The terms of the letter were not carried out and the defendants continued to prosecute their action. Plaintiffs then brought the within action setting out the foregoing facts and praying not only for specific performance of the agreement represented by the above letter but also that Walsh be enjoined from prosecuting the prior action against the plaintiffs. On the motion to dismiss herein Special Term has held that the above letter constitutes a superseding contract taking the place of the original contract relating to the installation of the machinery and is enforcible. Defendants have appealed and the question before us is whether this is a superseding contract or an executory accord.
*531Under subdivision 3 of section 33-a of the Personal Property Law, “ if an executory accord is not performed according to its terms by one party, the other party shall be entitled either to assert his rights under the claim, cause of action, contract, obligation, lease, mortgage or other security interest which is the subject of the accord, or to assert his rights under the accord,” provided (Pers. Prop. Law, § 33-a, subd. 2) “ the promise of the party against whom it is sought to enforce the accord is in writing and signed by such party.”
The terms of the letter above quoted were never assented to in writing by the defendants and the attempt to enforce the settlement as an executory accord necessarily falls because the common-law rule as to such a situation applies. As was said by the Court of Appeals in Kromer v. Heim (75 N. Y. 574, 577): “The doctrine which has sometimes been asserted that mutual promises which give a right of action may operate and are good, as an accord and satisfaction of a prior obligation, must, in this State, be taken with the qualification that the intent was to accept the new promise, as a satisfaction of the prior obligation. Where the performance of the new promise was the thing to be received in satisfaction, then, until performance, there is not complete accord; and the original obligation remains in force.”

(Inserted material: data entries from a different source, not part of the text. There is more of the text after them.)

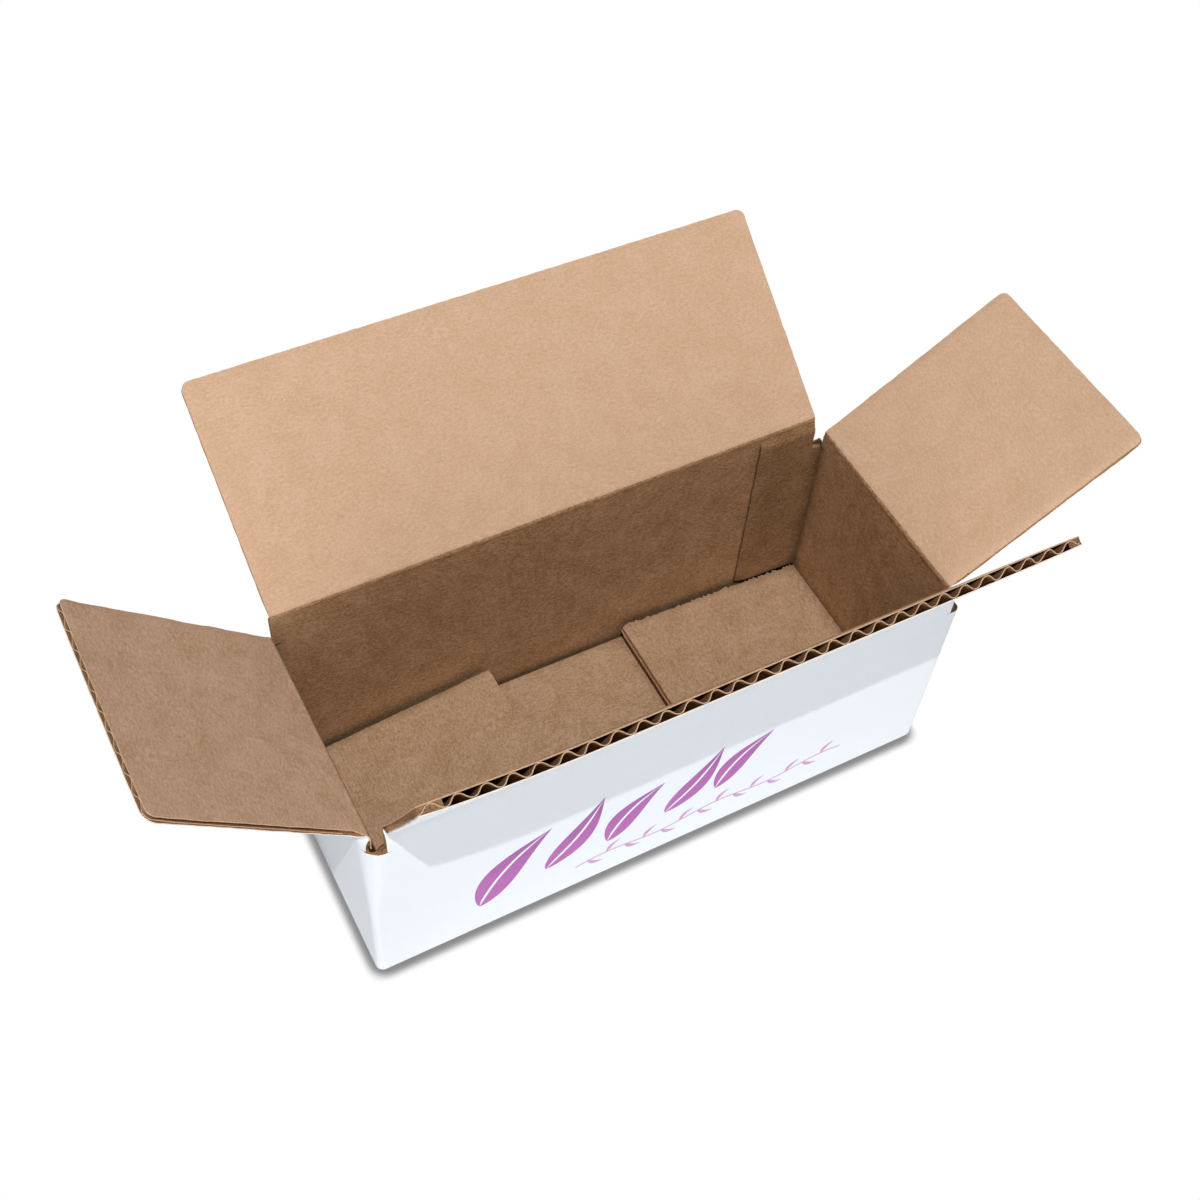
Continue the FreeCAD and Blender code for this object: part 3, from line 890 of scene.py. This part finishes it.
def wall_ring():
    """The four walls up to the slots, one closed sheet with its edge showing in the slots."""
    bends = np.radians(np.linspace(0, 90, 7))
    heights = np.linspace(BASE_RADIUS, SLOT_FLOOR, 40)[1:]
    outer_z = np.concatenate([BASE_RADIUS * (1 - np.cos(bends)), heights])
    inner_z = np.concatenate([np.linspace(0.4, BASE_RADIUS, len(bends)), heights])
    inset = np.concatenate([BASE_RADIUS * (1 - np.sin(bends)), np.zeros(len(heights))])
    inside = inner_outline()
    outer, inner, across = [], [], []
    for height, inner_height, margin in zip(outer_z, inner_z, inset):
        share = smooth((height - ROUND_FROM) / (SLOT_FLOOR - ROUND_FROM))
        front_left = WALL_CORNER + (SLOT_RADIUS - WALL_CORNER) * share
        radii = (front_left, WALL_CORNER, SEAM_CORNER, WALL_CORNER)
        ring, ring_x = rounded_path(HALF_LENGTH - margin, HALF_WIDTH - margin, radii)
        outer.append(np.column_stack([ring, np.full(len(ring), height)]))
        inner.append(np.column_stack([inside, np.full(len(inside), inner_height)]))
        across.append(ring_x)
    outer, inner, across = (np.stack(levels, 1) for levels in (outer, inner, across))
    wear_slots(outer, inner, heights)
    on_long_wall = np.abs(outer[..., 1]) / HALF_WIDTH > np.abs(outer[..., 0]) / HALF_LENGTH
    long_fold = np.where(outer[..., 1] > 0, BACK.origin[2], FRONT.origin[2])
    fold_height = np.where(on_long_wall, long_fold, LEFT.origin[2])
    board_outer = np.stack([across, outer[..., 2] - fold_height, np.full(across.shape, OUTER_FACE)], -1)
    board_inner = np.stack([across, inner[..., 2] - fold_height, np.full(across.shape, INNER_FACE)], -1)
    # Inside, the darker painted-shade copy of the kraft; in the slots, torn fluting darkened as painted
    # shade.
    return slab("walls", outer, inner, [WHITE, KRAFT_INSIDE_PAINTED_SHADE, TORN_FLUTING_AND_SHADE], board_outer, board_inner, closed=True)


walls = wall_ring()
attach(walls, "carton_body")
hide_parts("carton_body")


# ---------------------------------------------------------------- bottom flaps and glue tab

def ride_on_body(piece):
    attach(piece, "carton_body")


def bottom_flap(name, origin, outward, turn, width, seed, start, kraft_rough):
    """One of the flat flaps, which starts a little in from its fold, where the walls' foot bends."""
    fold = Fold(origin, outward, turn, width, seed, hinged=False, corners=(0.6, 0.6))
    # The kraft liner takes the bottom flaps' darker painted-shade copy.
    inner = liner(
        f"{name}_kraft_liner", fold, "kraft", [KRAFT_FLOOR_PAINTED_SHADE, FLUTE, RAW], start,
        kraft_rough, 0.12, seed + 1, step=0.6, grain=0.9,
    )
    outer = liner(f"{name}_white_liner", fold, "white", [FLUTE, WHITE, RAW], start, (0.1, 0.1), 0.1, seed + 2)
    core = crushed_layer(f"{name}_crushed_fluting", fold, start)
    ride_on_body(inner)
    ride_on_body(outer)
    ride_on_body(core)


FOLD_INSET = BOARD - INNER_FACE
FOLD_X = HALF_LENGTH - FOLD_INSET
FOLD_Y = HALF_WIDTH - FOLD_INSET
END_LAYER = 2 * LAYER + BOARD - INNER_FACE
bottom_flap(
    "bottom_front", (0, -FOLD_Y, FOLD_INSET), (0, 1, 0), 90, LONG_FLAP, 500,
    start=0.5, kraft_rough=(0.1, 0.1),
)
bottom_flap(
    "bottom_left", (-FOLD_X, 0, END_LAYER), (1, 0, 0), 90 - LEFT_LIFT, SHORT_FLAP, 600,
    start=0.6, kraft_rough=(0.15, 0.6),
)
bottom_flap(
    "bottom_right", (FOLD_X, 0, END_LAYER), (-1, 0, 0), 90 - RIGHT_LIFT, SHORT_FLAP, 700,
    start=0.6, kraft_rough=(0.15, 1.0),
)


def inner_bottom():
    """The long flap from the back wall, which steps up over the edge of the outer one."""
    wall = HALF_WIDTH - BOARD
    run = 1.5
    step = wall - run
    on_step = wall - np.array([0.1, 0.35, 0.7, 1.1])
    y = np.concatenate([on_step, np.linspace(step, FOLD_Y - REACH, 46)])
    x, y = np.meshgrid(np.linspace(-LONG_FLAP / 2, LONG_FLAP / 2, 150), y, indexing="ij")
    drop = np.clip((y - step) / run, 0, 1)
    high = LAYER + BOARD - 2.9 * smooth(drop)
    low = LAYER - 3.1 * smooth(drop * 1.1)
    board = np.stack([x, y, np.full(x.shape, INNER_FACE)], -1)
    # The kraft liner takes the bottom flaps' darker painted-shade copy.
    sheets = (
        ("kraft_liner", high, high - LINER, [KRAFT_FLOOR_PAINTED_SHADE, FLUTE, RAW], "kraft_board"),
        ("white_liner", low + LINER, low, [FLUTE, WHITE, RAW], "carton_board"),
        ("crushed_fluting", high - 0.9, low + 0.9, [FLUTE, FLUTE, RAW], "kraft_board"),
    )
    for sheet, top_z, bottom_z, materials, slot in sheets:
        grids = (np.stack([x, y, top_z], -1), np.stack([x, y, bottom_z], -1), board, board)
        top, bottom, board_top, board_bottom = (grid[:, ::-1] for grid in grids)
        ride_on_body(slab(f"bottom_back_{sheet}", top, bottom, materials, board_top, board_bottom))


inner_bottom()


def glue_tab():
    """The tab on the end of the sheet, glued inside the back wall and pressed thin.

    u runs from its free edge to the right wall, and t from its foot to its head.
    """
    wall_x = HALF_LENGTH - BOARD
    wall_y = HALF_WIDTH - BOARD
    edge = wall_x - TAB_WIDTH
    head = BACK.origin[2] - TAB_BELOW_FOLD
    u, t = np.meshgrid(np.linspace(0, 1, 24), np.linspace(0, 1, 60), indexing="ij")
    foot = TAB_FOOT + TAB_SLANT * (1 - u)
    z = foot + (head - foot) * t
    far_end = np.where(z > SLOT_FLOOR, LONG_FLAP / 2 - TAB_CUT_BACK, wall_x + TAB_INTO_WALL)
    x = edge + (far_end - edge) * u + 0.16 * rough(z, 950, 1.6) * (1 - u)
    # It thins out towards its head and its free edge, where it also lifts off the wall.
    thick = TAB_THICKNESS - 1.3 * (1 - smooth((1 - t) * 22)) - 0.8 * (1 - smooth(u * 5))
    gap = np.minimum(0.3 * (1 - smooth(u * 6)), thick - 0.15)
    face = np.stack([x, wall_y - thick, z], -1)
    back = np.stack([x, wall_y - 0.02 - gap, z], -1)
    board = np.stack([x + 40.0, z, np.full(x.shape, INNER_FACE)], -1)
    # The tab takes the darkest painted-shade copy of the kraft.
    ride_on_body(slab("glue_tab", face, back, [KRAFT_TAB_PAINTED_SHADE] * 3, board, board))


glue_tab()


# ---------------------------------------------------------------- print

# How far the ink stands off the wall's face and goes into it.
INK_FILM = 0.035
INK_DEPTH = 0.02


def leaf_edges(length, width, curve, count=40):
    """A curved leaf along +x, pointed at its far end: its x and its upper edge, middle and lower edge."""
    t = np.linspace(0, 1, count)
    thickness = width * np.sin(math.pi * t ** 0.75) * (1 - 0.25 * t)
    middle = curve * np.sin(math.pi * t)
    return t * length, middle + thickness / 2, middle, middle - thickness / 2


def turned(x, z, angle):
    """Points (x, z) of a leaf, turned up from level in the plane of the front wall."""
    c, s = math.cos(angle), math.sin(angle)
    return np.stack([x, z], -1) @ np.array([[c, s], [-s, c]])


def print_strip(name, centre, upper, lower, material):
    """A closed film of ink on the front wall between two edges, each an array of (x, z)."""
    share = np.linspace(0, 1, 6)[None, :, None]
    grid = upper[:, None, :] * share + lower[:, None, :] * (1 - share) + np.asarray(centre)
    x, z = grid[..., 0], grid[..., 1]
    face = np.stack([x, np.full(x.shape, -HALF_WIDTH - INK_FILM), z], -1)
    back = np.stack([x, np.full(x.shape, -HALF_WIDTH + INK_DEPTH), z], -1)
    board = np.stack([x, z, np.zeros(x.shape)], -1)
    ride_on_body(slab(name, face, back, [material] * 3, board, board))


def split_leaf(name, place, length, width, curve, angle):
    """A leaf of two halves, with its vein left white. The lower half is the fuller one."""
    along, high, middle, low = leaf_edges(length, width, curve)
    vein = np.minimum(0.9, (high - low) * 0.12)
    halves = {"upper": (high, middle + vein), "lower": (middle - vein * 0.2, low)}
    for half, (top, bottom) in halves.items():
        upper = turned(along, top, angle)
        lower = turned(along, np.minimum(bottom, top), angle)
        print_strip(f"print_{name}_{half}", place, upper, lower, INK)


# The foot of each large leaf (x, z), then its length, width, curve and angle.
LEAVES = (
    ((-61.0, 15.0), 36.0, 14.0, 3.0, 52),
    ((-40.0, 20.0), 33.0, 11.0, -2.5, 58),
    ((-20.0, 20.5), 27.0, 11.5, 2.6, 50),
    ((-1.0, 22.5), 30.0, 10.5, -2.4, 55),
    ((16.0, 24.0), 27.0, 10.5, 2.4, 50),
)
STEM_START = -30.0
STEM_END = 62.0
STEM_HEIGHT = 12.5
STEM_HALF = 0.28
# The small leaves: how many, how far apart, and their length and width.
SMALL_LEAVES = 14
SMALL_LEAF_PITCH = 6.2
SMALL_LEAF = (6.5, 1.7)


def stem(x):
    """The height of the sprig's wavy stem."""
    along = x - STEM_START
    return STEM_HEIGHT + 0.03 * along + 1.1 * np.sin(along / 6.0)


def sprig():
    """A thin wavy stem with small leaves on both sides."""
    x = np.linspace(STEM_START, STEM_END, 140)
    upper = np.stack([x, stem(x) + STEM_HALF], -1)
    lower = np.stack([x, stem(x) - STEM_HALF], -1)
    print_strip("print_stem", (0.0, 0.0), upper, lower, INK_LIGHT)
    for number in range(SMALL_LEAVES):
        foot = STEM_START + 4.0 + SMALL_LEAF_PITCH * number
        side = 1 if number % 2 else -1
        angle = math.radians(38 * side + 8)
        along, high, _, low = leaf_edges(*SMALL_LEAF, 0.9 * side, count=16)
        upper, lower = turned(along, high, angle), turned(along, low, angle)
        print_strip(f"print_small_leaf_{number + 1}", (foot, stem(foot)), upper, lower, INK_LIGHT)


def ornament():
    """Five large slanted leaves over a thin sprig."""
    for number, (place, length, width, curve, angle) in enumerate(LEAVES):
        split_leaf(f"leaf_{number + 1}", place, length, width, curve, math.radians(angle))
    sprig()


ornament()


# ---------------------------------------------------------------- stage, light and camera

FLOOR_HALF = 3000.0
FLOOR_Z = -0.05
# How open the floor is to the space above it, and its grey there: the carton's contact shadow, which
# reaches about as far as CONTACT_REACH.
CONTACT_REACH = 3.8
CONTACT_SHADOW = (
    (0.54, 0.26), (0.66, 0.325), (0.745, 0.44), (0.83, 0.655), (0.909, 0.855), (0.975, 0.95), (1.0, 1.0),
)
FILL_SIZE = 0.9
FILL_DISTANCE = 1.4
# The area lamps: the direction they shine from, as seen from the carton, and their power.
FILLS = {
    "front_fill": ((-0.12, -1.0, 0.35), 6.75),
    "left_fill": ((-1.0, -0.2, 0.35), 2.4),
    "top_fill": ((-0.5, -0.35, 0.9), 1.5),
    "back_fill": ((0.1, 1.0, 0.3), 2.5),
    "right_fill": ((1.0, 0.1, 0.25), 0.8),
}


def floor_material():
    """White to the eye, with the carton's contact shadow, and pale grey as a source of bounced light."""
    material = bpy.data.materials.new("floor")
    nodes = Nodes(material)
    output = nodes.add("ShaderNodeOutputMaterial")
    diffuse = nodes.add("ShaderNodeBsdfDiffuse")
    diffuse.inputs["Color"].default_value = (0.8, 0.8, 0.8, 1)
    glow = nodes.add("ShaderNodeEmission")
    greys = [(place, (grey, grey, grey)) for place, grey in CONTACT_SHADOW]
    nodes.link(nodes.ramp(nodes.openness(CONTACT_REACH, 16), *greys), glow.inputs["Color"])
    glow.inputs["Strength"].default_value = 1.0
    nodes.link(nodes.choose_seen(diffuse, glow), output.inputs["Surface"])
    return material


def stage():
    corners = [(-1, -1), (1, -1), (1, 1), (-1, 1)]
    points = [(x * FLOOR_HALF, y * FLOOR_HALF, FLOOR_Z) for x, y in corners]
    add_mesh("floor", points, [(0, 1, 2, 3)], [0], [floor_material()])


def background(nodes, colour, strength):
    node = nodes.add("ShaderNodeBackground")
    node.inputs["Color"].default_value = colour
    node.inputs["Strength"].default_value = strength
    return node


def world():
    """White to the eye, and a faint cool light on everything."""
    sky = bpy.data.worlds.new("studio")
    bpy.context.scene.world = sky
    nodes = Nodes(sky)
    output = nodes.add("ShaderNodeOutputWorld")
    light = background(nodes, (0.96, 0.98, 1.0, 1), 0.02)
    white = background(nodes, (1.0, 1.0, 1.0, 1), 1.0)
    nodes.link(nodes.choose_seen(light, white), output.inputs["Surface"])


def lamp(kind, name, towards, energy, distance):
    """A lamp that shines from the direction towards, as seen from the carton."""
    data = bpy.data.lights.new(name, kind)
    data.energy = energy
    lamp_object = bpy.data.objects.new(name, data)
    direction = Vector(towards).normalized()
    lamp_object.location = direction * distance
    lamp_object.rotation_mode = "QUATERNION"
    lamp_object.rotation_quaternion = direction.to_track_quat("Z", "Y")
    bpy.context.scene.collection.objects.link(lamp_object)
    return data


def lamps():
    key = lamp("SUN", "key", (-0.15, -0.322, 0.935), 2.05, 1.0)
    key.angle = math.radians(0.6)
    for name, (towards, energy) in FILLS.items():
        fill = lamp("AREA", name, towards, energy, FILL_DISTANCE)
        fill.size = FILL_SIZE


def camera():
    data = bpy.data.cameras.new("camera")
    data.sensor_width = 36.0
    data.lens = 48.868
    data.clip_start = 0.01
    cam = bpy.data.objects.new("camera", data)
    cam.location = (-0.149534, -0.225793, 0.441882)
    cam.rotation_euler = [math.radians(angle) for angle in (36.659, -3.342, -27.854)]
    bpy.context.scene.collection.objects.link(cam)
    bpy.context.scene.camera = cam


stage()
world()
lamps()
camera()

bpy.context.scene.view_settings.view_transform = "Standard"
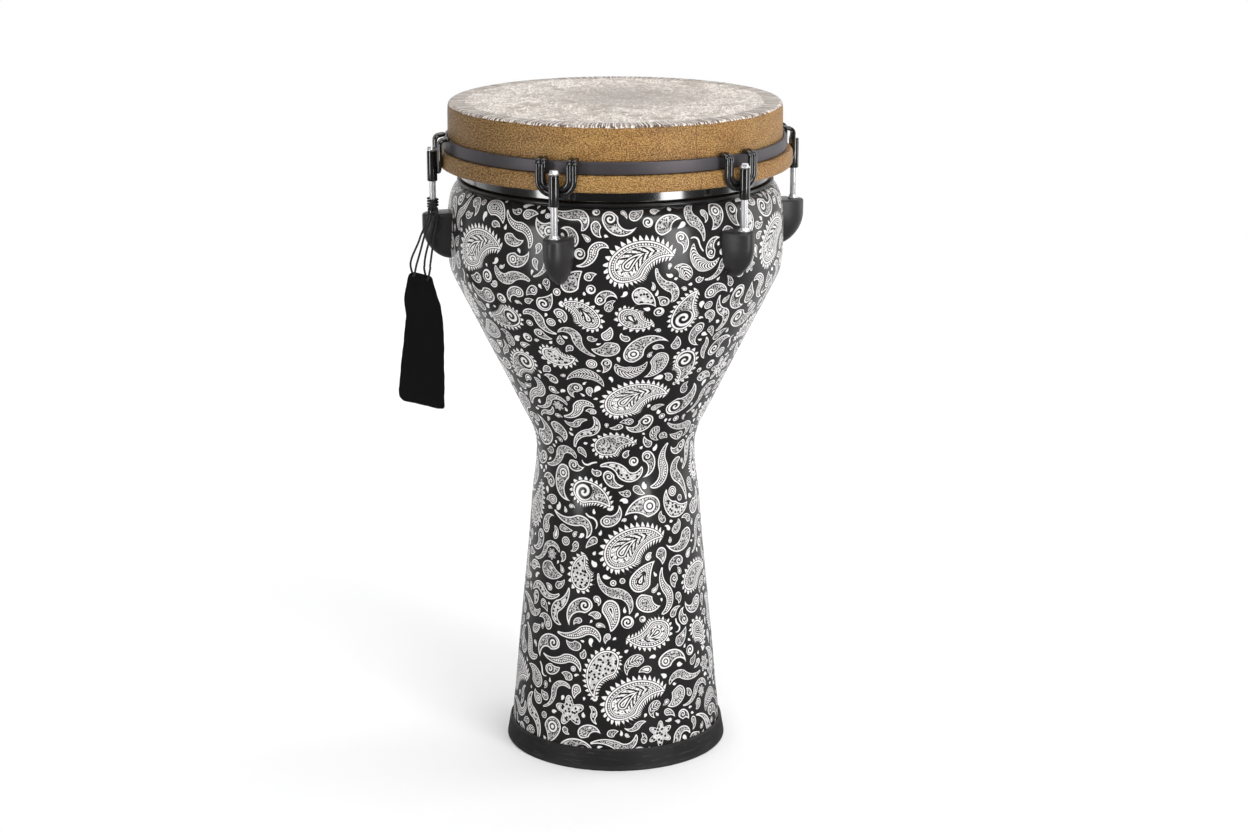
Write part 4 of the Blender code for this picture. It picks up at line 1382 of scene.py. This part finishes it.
def film_mesh():
    """The film with its torn edge lying on the skirt."""
    steps, segments = 12, 288
    verts, rings = [], []

    def ring(place):
        rings.append(list(range(len(verts), len(verts) + segments)))
        for j in range(segments):
            angle = TAU * j / segments
            verts.append(polar(*place(angle)))

    def flat(radius, height):
        ring(lambda angle: (radius, angle, height))

    def wrap(share, thick_r, thick_h):
        def place(angle):
            bend = math.pi / 2 + (torn_edge(angle) - math.pi / 2) * share
            return (RIM_AT + (RIM_RADIUS - thick_r) * math.cos(bend), angle,
                    RIM_HEIGHT + (RIM_RADIUS - thick_h) * math.sin(bend))
        ring(place)

    for radius in (12.0, 34.0, 60.0, 86.0, 108.0, 124.0, 136.0, 144.0):
        flat(radius, FILM_TOP)
    for k in range(steps + 1):
        wrap(k / steps, 0.0, 0.0)
    for k in range(steps, -1, -1):
        wrap(k / steps, FILM_WRAP, FILM_WRAP if k / steps > 0.3 else 0.7)
    for radius in (124.0, 60.0):
        flat(radius, FILM_TOP - FILM_THICK)
    faces = []
    for first, second in zip(rings, rings[1:]):
        faces += ring_faces(first, second, along=True)
    centre = len(verts)
    verts += [(0, 0, level(FILM_TOP)), (0, 0, level(FILM_TOP - FILM_THICK))]
    for j in range(segments):
        k = (j + 1) % segments
        faces.append((rings[0][k], rings[0][j], centre))
        faces.append((rings[-1][j], rings[-1][k], centre + 1))
    return smooth(solid("film_sheet", verts, faces), 50.0)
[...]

It is equally impossible to interpret this settlement as a superseding contract. Special Term relies on the authority of Moers v. Moers (229 N. Y. 294). In that case the agreement settled a number of separate differences and controversies between the parties, including a pending action by the defendant against the plaintiff. It was an agreement to compromise and adjust the respective claims of the parties in all of these pending matters. It required the payment of money in installments during the entire life of the defendant, the reassignment of certain insurance policies upon his life and the indorsement of a check payable to the parties jointly, as well as the signature on a letter retracting derogatory statements made by the defendant against the plaintiff, and the return by the defendant of a last will and testament executed by him, the return of all of his books, papers and documents, such as old checks and letters, and other property, as well as agreements on the part of the defendant at no time to engage in speculation of any kind. It also involved the exchange of general releases and the release of the claim held by an estate against the plaintiff. In short, it was a comprehensive settlement of all the differences existing between a man and his wife and the adjustment of their present and future obligations to each other. It might well have been called a superseding contract.
*532This court had occasion to consider the judgment in Moers v. Moers (supra) in Matter of Campbell (256 App. Div. 693; affd., 281 N. Y. 685). There we passed upon the effect to be given to an agreement by which a judgment for $32,750 was to be settled by the payment of a sum of $25,000 and certain incidental things connected therewith were to be done. At the time this agreement of settlement was made, section 33-a of the Personal Property Law had not gone into effect and such agreement, if taken as an executory agreement of settlement, was unenforcible. The claim was made therein that performance of the agreement might be enforced because it superseded the original obligation and had created a new obligation. Mr. Justice Untermyer wrote: “ The decisions relied on by the administrators [Moers v. Moers, supra; Katz v. Bernstein, 236 App. Div. 456] are cases where the obligation which was held to be discharged was included as a part of a comprehensive settlement involving the adjustment of reciprocal rights and obligations other than those involved in the original action. That fact was held to be significant, if not decisive, on the question of the intention of the parties completely to extinguish the old obligation by substituting new obligations in its place. In the present case the settlement only involved the judgment and matters incidental thereto. We cannot, therefore, assume that the judgment was to be regarded as satisfied until the proper instruments were delivered and the consideration paid.”
In the case at bar similarly all that is involved is a settlement agreement and the settlement of a single item, namely, the pending law suit to recover rent and supplies furnished during the period the machine was at the defendant’s factory. The arrangement sought to be enforced here is in legal effect nothing but an executory accord and cannot^be interpreted as a superseding contract. Any other conclusion would tend to nullify the plain legislative purpose of section 33-a of the Personal Property Law.
The order appealed from should be reversed, with twenty dollars costs and disbursements, and the motion granted.
Martin, P. J., O’Malley, Untermyer and Dore, JJ., concur.
Order unanimously reversed, with twenty dollars costs and disbursements, and the motion granted.